Квартира Ирочки Крутогоровой была обычной московской коммуналкой: узкий коридор со множеством дверей, едва освещенный одной лампочкой при входе, кухня в самом конце, общий туалет и ванная комната.

– Только, пожалуйста, потише, – предупредила она, когда Алексей Петрович топнул ногами, вступив на коврик, чтобы стряхнуть со своих ботинок все, что к ним прилипло на улице.

Дальше он следовал за Ирочкой осторожно, скользя по полу подошвами, точно по льду.

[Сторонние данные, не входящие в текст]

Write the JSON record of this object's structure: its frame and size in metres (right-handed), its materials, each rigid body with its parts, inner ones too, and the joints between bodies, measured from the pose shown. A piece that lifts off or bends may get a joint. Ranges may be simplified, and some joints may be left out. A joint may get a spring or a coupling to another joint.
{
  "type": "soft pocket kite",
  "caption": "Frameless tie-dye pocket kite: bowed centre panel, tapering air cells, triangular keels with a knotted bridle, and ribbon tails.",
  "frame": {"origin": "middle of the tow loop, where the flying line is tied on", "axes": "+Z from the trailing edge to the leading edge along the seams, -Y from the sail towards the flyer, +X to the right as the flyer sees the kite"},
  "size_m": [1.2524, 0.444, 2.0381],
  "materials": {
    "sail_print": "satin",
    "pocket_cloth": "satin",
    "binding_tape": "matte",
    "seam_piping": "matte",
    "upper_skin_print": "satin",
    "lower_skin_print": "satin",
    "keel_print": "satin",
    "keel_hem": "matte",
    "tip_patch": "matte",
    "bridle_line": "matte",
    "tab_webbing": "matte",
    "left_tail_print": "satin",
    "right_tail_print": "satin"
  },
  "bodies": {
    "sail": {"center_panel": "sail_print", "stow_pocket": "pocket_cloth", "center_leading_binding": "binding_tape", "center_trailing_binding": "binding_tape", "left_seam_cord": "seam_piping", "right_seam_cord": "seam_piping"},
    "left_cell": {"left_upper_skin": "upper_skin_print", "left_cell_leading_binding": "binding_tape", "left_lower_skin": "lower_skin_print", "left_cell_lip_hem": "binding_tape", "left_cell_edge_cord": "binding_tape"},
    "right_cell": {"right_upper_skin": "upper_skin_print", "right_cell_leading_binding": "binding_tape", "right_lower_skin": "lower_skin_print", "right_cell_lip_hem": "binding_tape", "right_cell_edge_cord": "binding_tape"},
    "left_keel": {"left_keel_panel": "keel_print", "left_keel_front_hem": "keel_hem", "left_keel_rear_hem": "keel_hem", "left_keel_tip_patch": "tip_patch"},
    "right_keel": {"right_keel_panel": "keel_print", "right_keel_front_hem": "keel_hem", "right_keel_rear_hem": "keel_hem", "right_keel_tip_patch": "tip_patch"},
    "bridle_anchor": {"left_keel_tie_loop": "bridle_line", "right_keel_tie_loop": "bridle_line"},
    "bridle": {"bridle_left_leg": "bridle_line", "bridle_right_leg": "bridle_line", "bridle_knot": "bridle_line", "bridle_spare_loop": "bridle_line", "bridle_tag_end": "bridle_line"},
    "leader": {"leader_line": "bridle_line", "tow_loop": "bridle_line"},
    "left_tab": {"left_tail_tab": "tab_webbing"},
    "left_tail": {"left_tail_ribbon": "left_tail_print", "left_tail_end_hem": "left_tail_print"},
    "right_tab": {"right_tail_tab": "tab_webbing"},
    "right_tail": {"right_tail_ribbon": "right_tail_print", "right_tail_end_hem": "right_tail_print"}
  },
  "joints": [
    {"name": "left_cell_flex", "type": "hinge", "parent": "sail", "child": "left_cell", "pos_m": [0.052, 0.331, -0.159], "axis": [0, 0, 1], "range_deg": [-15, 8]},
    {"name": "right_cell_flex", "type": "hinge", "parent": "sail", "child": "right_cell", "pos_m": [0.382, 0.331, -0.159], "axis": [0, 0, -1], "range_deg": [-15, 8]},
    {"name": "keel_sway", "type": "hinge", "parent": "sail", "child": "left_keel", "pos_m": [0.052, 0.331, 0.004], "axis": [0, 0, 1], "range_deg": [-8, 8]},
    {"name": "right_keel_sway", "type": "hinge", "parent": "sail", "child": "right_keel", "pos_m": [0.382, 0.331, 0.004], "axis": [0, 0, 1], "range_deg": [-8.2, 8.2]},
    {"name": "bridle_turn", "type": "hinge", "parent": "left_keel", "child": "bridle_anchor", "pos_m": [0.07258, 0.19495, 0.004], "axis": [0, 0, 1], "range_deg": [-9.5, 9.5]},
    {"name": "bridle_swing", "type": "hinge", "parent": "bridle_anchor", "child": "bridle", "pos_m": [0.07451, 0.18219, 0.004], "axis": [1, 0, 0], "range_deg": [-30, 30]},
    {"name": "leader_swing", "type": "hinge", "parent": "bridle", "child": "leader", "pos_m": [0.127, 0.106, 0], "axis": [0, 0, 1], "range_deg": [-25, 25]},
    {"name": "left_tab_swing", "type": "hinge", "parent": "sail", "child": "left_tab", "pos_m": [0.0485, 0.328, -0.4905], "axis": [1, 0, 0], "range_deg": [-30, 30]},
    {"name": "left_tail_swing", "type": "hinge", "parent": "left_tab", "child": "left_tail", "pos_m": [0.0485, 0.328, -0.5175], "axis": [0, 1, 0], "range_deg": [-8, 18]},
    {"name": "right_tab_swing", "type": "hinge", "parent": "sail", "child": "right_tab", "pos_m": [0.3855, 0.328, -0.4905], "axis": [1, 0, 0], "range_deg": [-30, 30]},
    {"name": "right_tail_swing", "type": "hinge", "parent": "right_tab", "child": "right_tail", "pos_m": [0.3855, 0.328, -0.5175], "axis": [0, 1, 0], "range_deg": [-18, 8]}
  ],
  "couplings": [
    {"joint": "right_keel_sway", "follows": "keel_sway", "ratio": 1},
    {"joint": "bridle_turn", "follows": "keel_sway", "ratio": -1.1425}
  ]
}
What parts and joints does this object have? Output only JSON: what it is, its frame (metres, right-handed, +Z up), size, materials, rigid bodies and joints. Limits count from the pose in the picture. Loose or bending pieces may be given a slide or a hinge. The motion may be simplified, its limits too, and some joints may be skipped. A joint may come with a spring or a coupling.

Она открыла дверь ключом, шагнула внутрь, щелкнула выключателем, позвала громким шепотом:

– Входите, Алексей Петрович.

Он вошел в маленькую комнатку с полуторной высокой кроватью в углу, трюмо напротив, стол посредине, двустворчатый шифоньер при входе, две книжные полки над столом, закуток между шифоньером и дверью для вешалки и обуви. И почувствовал запах плесени, пыли и мышей еще более сильный, чем в коридоре, будто здесь никто не живет, а хозяйка лишь изредка навещает комнату, чтобы убедиться, что тут все цело, и убедить соседей, что она никуда не делась.

Алексей Петрович помог девушке снять тоненькое пальтишко, испытывая по отношению к ней почти отцовские чувства и даже гордясь своим благородством, выпростался из заграничного пальто, снял большую шапку из ондатры, повесил на крючки и теперь в нерешительности топтался у входа.

Ирочка, разувшись нога об ногу, прошла в комнату и, остановившись возле кровати, стягивала через голову толстый вязаный свитер, будто в комнате была совершенно одна. Вместе со свитером вверх полезла и зеленая блузка, обнажив белую рубашку.